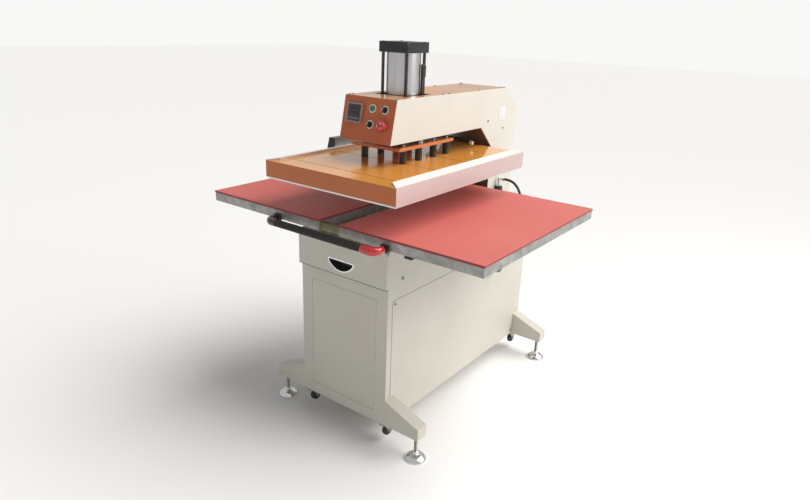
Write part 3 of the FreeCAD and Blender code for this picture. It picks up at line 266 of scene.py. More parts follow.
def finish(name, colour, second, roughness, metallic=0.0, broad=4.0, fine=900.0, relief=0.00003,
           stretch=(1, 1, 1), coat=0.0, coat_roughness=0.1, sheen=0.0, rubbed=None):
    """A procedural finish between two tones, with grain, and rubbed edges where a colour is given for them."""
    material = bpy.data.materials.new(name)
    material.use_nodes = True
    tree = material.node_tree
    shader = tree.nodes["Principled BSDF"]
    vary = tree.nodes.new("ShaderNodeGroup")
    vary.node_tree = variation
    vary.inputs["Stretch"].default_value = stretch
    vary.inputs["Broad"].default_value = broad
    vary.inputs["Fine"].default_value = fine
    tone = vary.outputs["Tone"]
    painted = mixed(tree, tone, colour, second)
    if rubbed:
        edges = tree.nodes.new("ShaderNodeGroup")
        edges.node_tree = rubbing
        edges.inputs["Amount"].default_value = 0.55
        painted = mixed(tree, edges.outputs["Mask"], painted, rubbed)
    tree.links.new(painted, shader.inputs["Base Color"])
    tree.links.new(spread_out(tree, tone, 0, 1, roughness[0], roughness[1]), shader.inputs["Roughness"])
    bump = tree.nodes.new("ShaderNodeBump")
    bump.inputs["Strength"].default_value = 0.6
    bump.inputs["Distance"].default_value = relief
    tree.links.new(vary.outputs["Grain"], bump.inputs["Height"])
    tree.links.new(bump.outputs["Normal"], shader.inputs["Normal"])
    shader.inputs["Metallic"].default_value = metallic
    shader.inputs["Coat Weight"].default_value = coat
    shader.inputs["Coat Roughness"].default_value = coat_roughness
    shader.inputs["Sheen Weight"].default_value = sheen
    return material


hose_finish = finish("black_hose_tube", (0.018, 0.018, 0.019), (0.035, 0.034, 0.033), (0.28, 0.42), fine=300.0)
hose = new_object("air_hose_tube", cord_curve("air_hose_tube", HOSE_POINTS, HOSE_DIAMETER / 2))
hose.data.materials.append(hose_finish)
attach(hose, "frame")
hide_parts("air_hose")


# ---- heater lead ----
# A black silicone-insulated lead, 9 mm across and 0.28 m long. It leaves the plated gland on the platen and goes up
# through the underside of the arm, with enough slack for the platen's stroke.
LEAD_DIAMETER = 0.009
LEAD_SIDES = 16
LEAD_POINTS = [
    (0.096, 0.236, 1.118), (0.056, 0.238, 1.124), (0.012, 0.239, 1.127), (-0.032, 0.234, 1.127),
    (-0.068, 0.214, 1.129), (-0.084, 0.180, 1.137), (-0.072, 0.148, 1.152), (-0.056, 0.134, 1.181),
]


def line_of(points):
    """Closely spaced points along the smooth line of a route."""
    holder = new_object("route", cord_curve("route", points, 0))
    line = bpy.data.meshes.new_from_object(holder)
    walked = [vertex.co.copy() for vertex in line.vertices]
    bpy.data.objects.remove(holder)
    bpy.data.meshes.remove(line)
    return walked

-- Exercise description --
Give back all the data exactly as written.

-- Correct output --
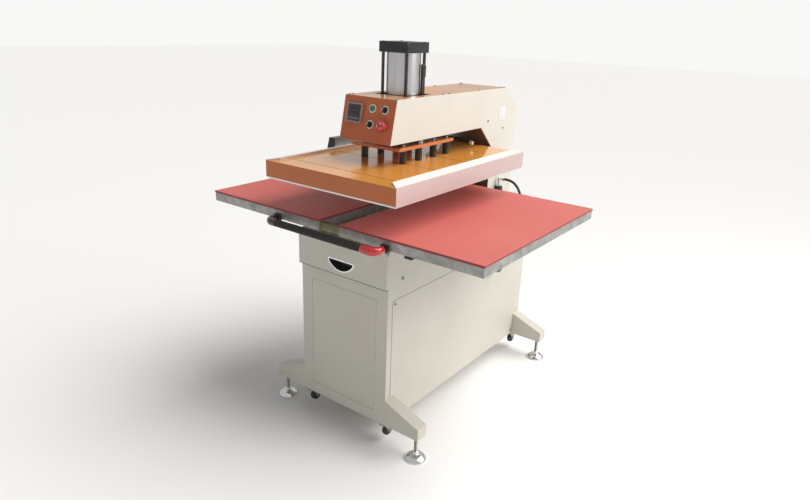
Write part 3 of the FreeCAD and Blender code for this picture. It picks up at line 266 of scene.py. More parts follow.
def finish(name, colour, second, roughness, metallic=0.0, broad=4.0, fine=900.0, relief=0.00003,
           stretch=(1, 1, 1), coat=0.0, coat_roughness=0.1, sheen=0.0, rubbed=None):
    """A procedural finish between two tones, with grain, and rubbed edges where a colour is given for them."""
    material = bpy.data.materials.new(name)
    material.use_nodes = True
    tree = material.node_tree
    shader = tree.nodes["Principled BSDF"]
    vary = tree.nodes.new("ShaderNodeGroup")
    vary.node_tree = variation
    vary.inputs["Stretch"].default_value = stretch
    vary.inputs["Broad"].default_value = broad
    vary.inputs["Fine"].default_value = fine
    tone = vary.outputs["Tone"]
    painted = mixed(tree, tone, colour, second)
    if rubbed:
        edges = tree.nodes.new("ShaderNodeGroup")
        edges.node_tree = rubbing
        edges.inputs["Amount"].default_value = 0.55
        painted = mixed(tree, edges.outputs["Mask"], painted, rubbed)
    tree.links.new(painted, shader.inputs["Base Color"])
    tree.links.new(spread_out(tree, tone, 0, 1, roughness[0], roughness[1]), shader.inputs["Roughness"])
    bump = tree.nodes.new("ShaderNodeBump")
    bump.inputs["Strength"].default_value = 0.6
    bump.inputs["Distance"].default_value = relief
    tree.links.new(vary.outputs["Grain"], bump.inputs["Height"])
    tree.links.new(bump.outputs["Normal"], shader.inputs["Normal"])
    shader.inputs["Metallic"].default_value = metallic
    shader.inputs["Coat Weight"].default_value = coat
    shader.inputs["Coat Roughness"].default_value = coat_roughness
    shader.inputs["Sheen Weight"].default_value = sheen
    return material


hose_finish = finish("black_hose_tube", (0.018, 0.018, 0.019), (0.035, 0.034, 0.033), (0.28, 0.42), fine=300.0)
hose = new_object("air_hose_tube", cord_curve("air_hose_tube", HOSE_POINTS, HOSE_DIAMETER / 2))
hose.data.materials.append(hose_finish)
attach(hose, "frame")
hide_parts("air_hose")


# ---- heater lead ----
# A black silicone-insulated lead, 9 mm across and 0.28 m long. It leaves the plated gland on the platen and goes up
# through the underside of the arm, with enough slack for the platen's stroke.
LEAD_DIAMETER = 0.009
LEAD_SIDES = 16
LEAD_POINTS = [
    (0.096, 0.236, 1.118), (0.056, 0.238, 1.124), (0.012, 0.239, 1.127), (-0.032, 0.234, 1.127),
    (-0.068, 0.214, 1.129), (-0.084, 0.180, 1.137), (-0.072, 0.148, 1.152), (-0.056, 0.134, 1.181),
]


def line_of(points):
    """Closely spaced points along the smooth line of a route."""
    holder = new_object("route", cord_curve("route", points, 0))
    line = bpy.data.meshes.new_from_object(holder)
    walked = [vertex.co.copy() for vertex in line.vertices]
    bpy.data.objects.remove(holder)
    bpy.data.meshes.remove(line)
    return walked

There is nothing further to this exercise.